This points to a general problem with subsidies. Unlike price signals coming from markets, they usually distort rather than correct a sector of the economy.
Making public transport free or cheap, for example, boosts demand for it but doesn’t do anything to also increase the quantity or quality of supply. Operators of bus and rail lines, whether they’re in the private or public sector, can’t easily add capacity.
In Germany, too, many frustrated €9 passengers were left on the platforms as their overcrowded trains departed without them. Nor were people much better off who live in places where the bus comes once a week, if at all.
PROBLEM OF INEQUALITY, NOT JUST CLIMATE CHANGE
In reality, therefore, public transport subsidies are usually an answer to the problem of inequality, not climate change. The well-off keep driving, no matter how much gasoline costs.

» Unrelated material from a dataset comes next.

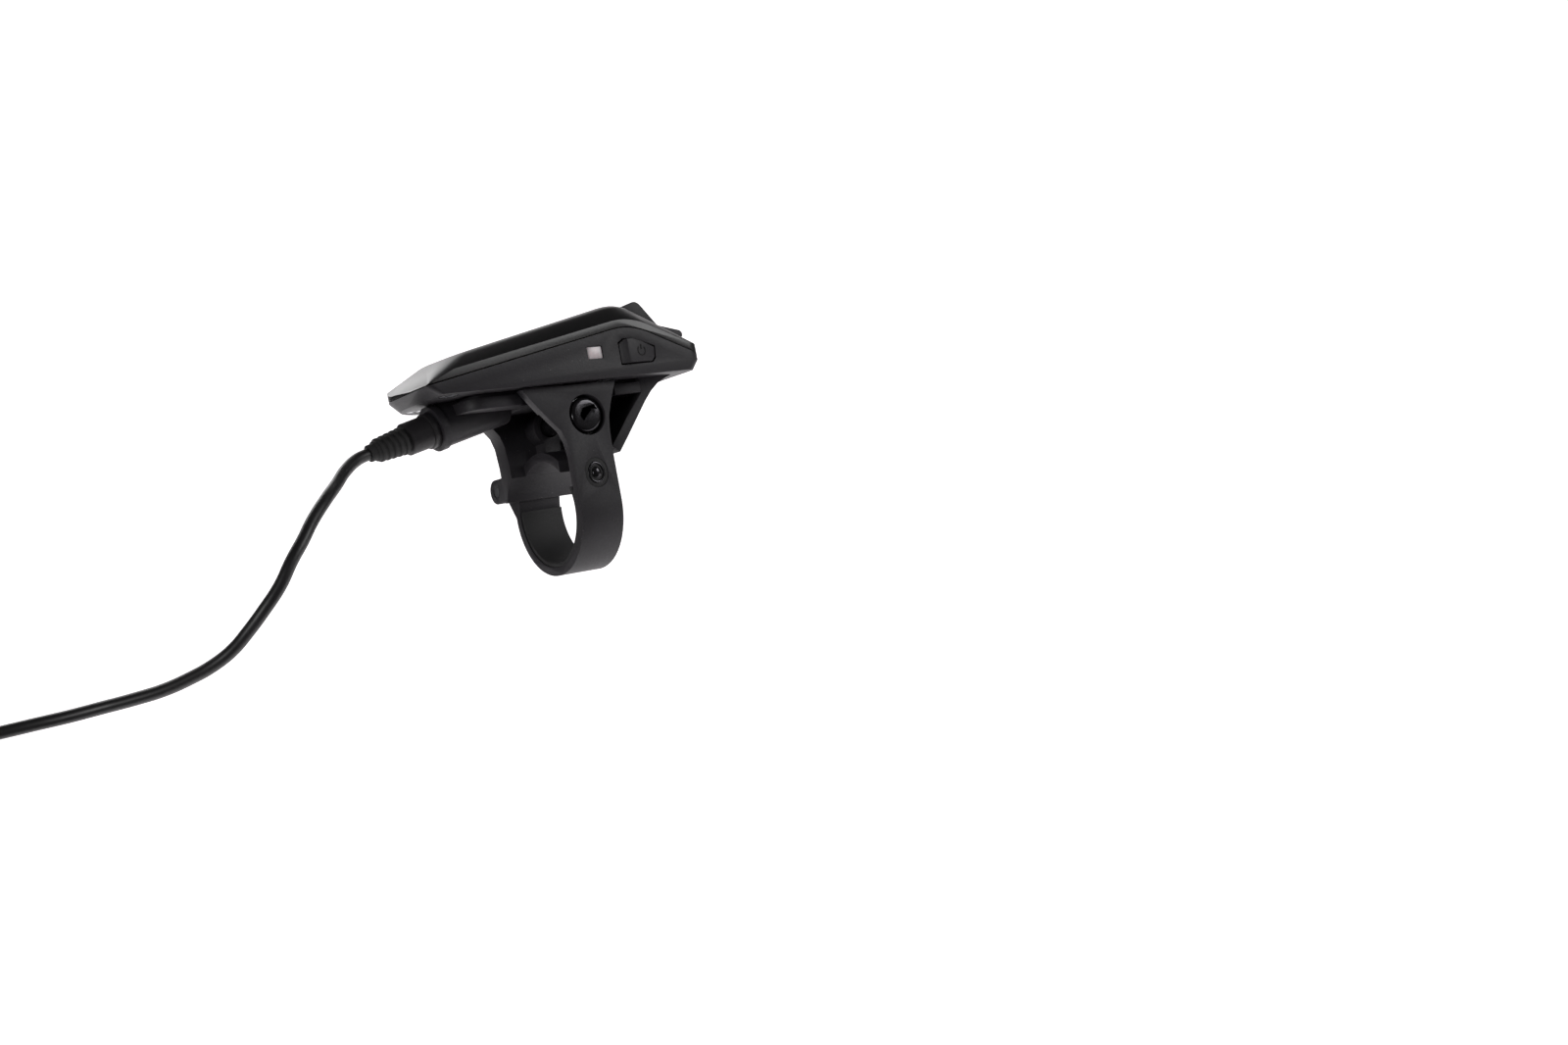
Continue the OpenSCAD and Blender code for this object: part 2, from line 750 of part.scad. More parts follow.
module clamp_bolt() {
    seat = recess_floor - 0.1 - washer_t;
    color(black_steel) difference() {
        union() {
            rod_y(bolt_x, bolt_z, seat - head_h, seat, head_d / 2);
            rod_y(bolt_x, bolt_z, seat - 0.1, 11.2, bolt_d / 2);
        }
        translate([bolt_x, seat - head_h + 1.7, bolt_z]) rotate([90, 0, 0])
            cylinder(r = 1.75, h = 3, $fn = 6);
    }
}

module clamp_nut() {
    color(steel) difference() {
        translate([bolt_x, bracket_far - 0.1, bolt_z]) rotate([90, 0, 0])
            cylinder(r = 4.04, h = 3.2, $fn = 6);
        rod_y(bolt_x, bolt_z, 0, 20, bolt_d / 2 + 0.05);
    }
}

// ---- Plug and lead ----

module plug_body() {
    color(black) on_port() difference() {
        union() {
            translate([0, 0, -7.2]) cylinder(d = barrel_bore - 0.1, h = 7);
            translate([0, 0, 0.1]) cylinder(d = plug_d + 0.7, h = 1.5);
            translate([0, 0, -0.3]) cylinder(d = plug_d, h = plug_out + 0.3);
        }
        translate([0, 0, -8]) cylinder(d = 4.1, h = 4.4);
    }
}

module plug_boot() {
    color(rubber_black) on_port() translate([0, 0, plug_out]) {
        cylinder(d1 = boot_d + 0.6, d2 = boot_d - 0.6, h = boot_l);
        for (z = [0.7:1.35:6.2]) translate([0, 0, z]) cylinder(d = boot_d + 1.15 - 0.16 * z, h = 0.7);
        translate([0, 0, boot_l - 0.1]) cylinder(d = lead_d + 1, h = 1.5);
    }
}

// A unit vector along v
function unit(v) = v / norm(v);

function ring_at(p, i, r, sides) = let (
    n = len(p) - 1,
    t = unit(p[min(i + 1, n)] - p[max(i - 1, 0)]),
    u = unit(cross(t, [0, 1, 0.2])),
    v = cross(t, u))
    [for (k = [0:sides - 1]) p[i] + r * (cos(360 * k / sides) * u + sin(360 * k / sides) * v)];

// A tube of radius r swept along the points p
module swept_tube(p, r, sides = 8) {
    n = len(p);
    polyhedron(
        points = [for (i = [0:n - 1]) each ring_at(p, i, r, sides)],
        faces = concat(
            [[for (k = [0:sides - 1]) k]],
            [for (i = [0:n - 2]) for (k = [0:sides - 1])
                [i * sides + k, (i + 1) * sides + k,
                 (i + 1) * sides + (k + 1) % sides, i * sides + (k + 1) % sides]],
            [[for (k = [sides - 1:-1:0]) (n - 1) * sides + k]]));
}

module lead_tube() {
    color(black) swept_tube(lead_route, lead_d / 2);
}

module lead_coil() {
    color(black) translate(coil_c) rotate([90, 0, 0]) rotate_extrude($fn = 64)
        translate([coil_r_in - lead_d / 2, -coil_y - lead_d / 2])
        square([coil_r_out - coil_r_in + lead_d, 2 * coil_y + lead_d]);
}

module coil_tie() {
    a = [coil_r_in - lead_d / 2, -coil_y - lead_d / 2, -2];
    b = [coil_r_out + lead_d / 2, coil_y + lead_d / 2, 2];
    color(rubber_black) translate(coil_c) difference() {
        block(a - [0.9, 0.9, 0], b + [0.9, 0.9, 0]);
        rotate([90, 0, 0]) rotate_extrude($fn = 64)
            translate([coil_r_in - lead_d / 2 - 0.02, -coil_y - lead_d / 2 - 0.02])
            square([coil_r_out - coil_r_in + lead_d + 0.04, 2 * coil_y + lead_d + 0.04]);
    }
}

module lead_tail() {
    color(black) translate(coil_c + [-coil_r_out, coil_y, -tail_l]) cylinder(d = lead_d, h = tail_l - 5);
}

module connector_boot() {
    color(rubber_black) translate(coil_c + [-coil_r_out, coil_y, -tail_l - connector_boot_l])
        cylinder(d1 = connector_d - 1.2, d2 = lead_d + 1.2, h = connector_boot_l);
}

module lead_connector() {
    color(black) translate(coil_c + [-coil_r_out, coil_y, -tail_l - connector_boot_l - connector_l])
    difference() {
        union() {
            cylinder(d = connector_d, h = connector_l);
            translate([0, 0, 5]) cylinder(d = connector_d + 1.2, h = 6);
        }
        translate([0, 0, -1]) cylinder(d = connector_d - 1.8, h = 6);
    }
}

lower_case();
top_cover();
case_seal();
case_screws();
display_window();
window_gasket();
lcd_panel();
backlight();
main_board();
board_chips();
backup_cell();
key_board();
key_switches();
key_seal();
up_key();
down_key();
power_button();
power_seal();
side_board();
power_switch();
status_led();
light_window();
port_socket();
port_pins();
bracket();
mount_plate();
bracket_screws();
clamp_strap();
clamp_liner();
hinge_pin();
clamp_bolt();
bolt_washer();
clamp_nut();
plug_body();
plug_boot();
lead_tube();
lead_coil();
lead_tail();
coil_tie();
lead_connector();
connector_boot();
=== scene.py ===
# %% [markdown]
# # A cycling computer on its handlebar clamp
# The object is a small wedge-shaped display with two thumb keys. It stands on a moulded bracket,
# a strap with one bolt closes round the bar, and a lead runs down from a plug at its left end.
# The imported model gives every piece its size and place. This notebook gives the pieces their
# rounded edges, small details and finishes, and sets up the camera and the light.

# %% Load the frame
import math

import bpy
from mathutils import Matrix, Vector


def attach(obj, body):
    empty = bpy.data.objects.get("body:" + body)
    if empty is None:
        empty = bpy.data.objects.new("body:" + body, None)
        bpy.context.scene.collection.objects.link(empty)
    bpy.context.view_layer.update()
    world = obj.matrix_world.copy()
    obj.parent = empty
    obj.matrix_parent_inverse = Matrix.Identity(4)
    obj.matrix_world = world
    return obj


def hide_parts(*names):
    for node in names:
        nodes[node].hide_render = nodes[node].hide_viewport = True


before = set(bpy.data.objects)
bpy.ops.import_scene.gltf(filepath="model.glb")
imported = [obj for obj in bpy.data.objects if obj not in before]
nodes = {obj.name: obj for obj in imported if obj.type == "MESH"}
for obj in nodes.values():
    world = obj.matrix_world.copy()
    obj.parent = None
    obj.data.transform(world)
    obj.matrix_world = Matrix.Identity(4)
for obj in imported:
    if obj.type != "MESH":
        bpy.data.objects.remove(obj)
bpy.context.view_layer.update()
MM = 0.001
print("pieces in the frame:", len(nodes))

# %% [markdown]
# ## The camera
# The camera stands low, in front of the display and to its left, and looks almost level.
# It is rolled about ten degrees, so the bar runs downhill to the left.
# A direction turned into a rotation, with the roll put on after, keeps the two ideas apart.

# %% Camera
EYE = Vector((-207.1, -344.2, -19.3)) * MM
LOOK = Vector((0.6102, 0.7920, 0.0202))
ROLL = math.radians(-10.486)
LENS, SENSOR = 42.1, 36

camera_data = bpy.data.cameras.new("studio_camera")
camera_data.sensor_width = SENSOR
camera_data.lens = LENS
camera = bpy.data.objects.new("studio_camera", camera_data)
bpy.context.scene.collection.objects.link(camera)
aim = LOOK.to_track_quat("-Z", "Y").to_matrix().to_4x4()
camera.matrix_world = Matrix.Translation(EYE) @ aim @ Matrix.Rotation(ROLL, 4, "Z")
bpy.context.scene.camera = camera
print("camera lens", camera_data.lens, "mm")

# %% [markdown]
# ## The lead
# The lead is 2.6 mm across, with a soft jacket. It leaves the plug's boot, drops in front of the
# bar, goes under it and then runs back. The part past the view is wound into a small tied coil.
# A curve is the right tool: its line is the lead's centre, so its length is easy to measure.
# Each point's radius is the lead's own, over a bevel depth of one, so the curve's box stays tight.
# The points of the free stretch are listed, and a loop works out the turns of the coil.

# %% The lead's route
LEAD_ROUTE = [
    (-43.6, 0, 17.3), (-46.6, -0.8, 16.4), (-50.5, -3, 14.3), (-54.6, -6.3, 11.3),
    (-59.2, -10.2, 8.2), (-63.9, -13, 4.2), (-66.9, -14.4, 0.9), (-69.9, -14.9, -2.5),
    (-72.9, -14.4, -6.9), (-76, -12.8, -10.7), (-78.7, -10.2, -14.1), (-81.1, -7, -17),
    (-84, -3.5, -19.2), (-87.1, 1, -20.8), (-90.7, 6, -22.1), (-94.8, 11, -22.8),
    (-99.5, 16, -23.3), (-104.9, 20, -23.8), (-110.5, 23, -24.1), (-116.2, 25, -24.4),
    (-122, 26.1, -24.6), (-127.8, 26.4, -24.7), (-133.6, 26.4, -24.7)]
LEAD_D = 2.6
TURN_PITCH = LEAD_D + 0.1
COIL_C = Vector((-138.4, 27.75, -40.4))
COIL_R_IN = 13.0
COIL_R_OUT = COIL_R_IN + TURN_PITCH
COIL_LAYER = TURN_PITCH / 2
COIL_START, COIL_END, COIL_STEP = 90, 1260, 15
RING_IN, LAYER_OVER, RING_OUT = (390, 450), (690, 750), (990, 1050)
TAIL_L = 10.5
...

And they pay more in taxes to enable the cash-strapped to ride at little or no charge. In this case, a lot more: Germany’s subsidy, just for these three summer months, is estimated to cost the federal government — and thus the taxpayer — €2.5 billion.
The €9 ticket, however, suggests that a well-designed subsidy could yet make more people leave their car at home at least some of the time, thereby mitigating greenhouse gas emissions as well as inequality. But for that, the subsidy would have to be combined with other policies.